It was extraordinary the degree to which everything ultimately revolved around this one man. In almost all the Forum’s major decisions and statements he was the final arbiter, the one person who could somehow balance the very different tendencies and interests in the movement. In this sense, as in Solidarity, many decisions were not made democratically. Yet a less authoritarian personality than Havel it would be hard to imagine.

Timothy Garton Ash

Having learned all those lessons, we should all fight together against arrogant words and keep a weather eye out for any insidious germs of arrogance in words that are seemingly humble.

Obviously this is not just a linguistic task. Responsibility for and toward words is a task which is intrinsically ethical.

Vaclav Havel

The revolutions that broke out across Central and Eastern Europe in the winter of 1989 and afterwards were similar in style and unique in content. Everywhere, economic decline, the absence of Soviet military force and popular protest caused governments to panic and the true face of communism to be seen, discussed and disavowed.

Yet each nation brought its own characteristics and created its own figureheads. Germany’s revolution was determined by the flood of migrants through the Berlin Wall and Helmut Kohl’s call for reunification, Hungary’s by the assistance of Austria’s embassy – two practically dissolved marriages back on track, however briefly. Poland was wrenched away from the USSR by a trade union movement and two months of round table negotiations, led by the garrulous shop steward Lech Walesa. Ukraine came into being surprisingly, practically at the whim of corrupt Leonid Kuchma and the new, chaotic Romania was sired by the mob that dragged Ceausescu from his palace and executed him.

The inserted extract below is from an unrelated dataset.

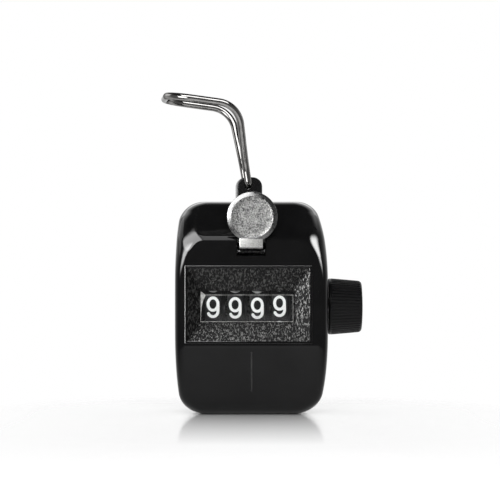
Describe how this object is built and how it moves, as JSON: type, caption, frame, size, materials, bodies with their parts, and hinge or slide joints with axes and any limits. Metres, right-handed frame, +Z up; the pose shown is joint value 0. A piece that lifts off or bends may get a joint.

Czechoslovakia rode an idiosyncratic wave. The last of the major revolutions of 1989, it was also the most intellectually charged. The last major moment of optimist, the Prague Spring, had taken place in 1968, when much of the world was convulsed by protest movements and existentialism was at its height. In 1977 the arrest of the psychedelic rock band Plastic People of the Universe were arrested led to the artist’s manifesto Charter 77 and in 1989 it was the students again, who in protesting against the regime were given the first bloody nose but continued to go out onto the streets and march.

For Vaclav Havel to emerge as the nucleus of this movement still took a leap of imagination, as Nelson Mandela’s centrality to the end of apartheid was surprising after his many years of imprisonment. Havel had a little of Mandela’s personal charisma, had authored not only Charter 77 but other essays that drew attention to the regime’s true nature and had been to jail twice for his beliefs. Yet only the Czechoslovakians would look to so peculiar a man to coordinate their negotiations with the regime and become their first post-communist president.

Havel’s contribution to 1989 survives in his literature, which will be amply discussed in the wake of his death. His later political career is more complex, but equally interesting in many ways. Havel himself would admit that he was hardly a political man by nature, and by an large he left domestic policy to his long-time Premier, Vaclav Klaus, whose keen Thatcherism he nonetheless disagreed with.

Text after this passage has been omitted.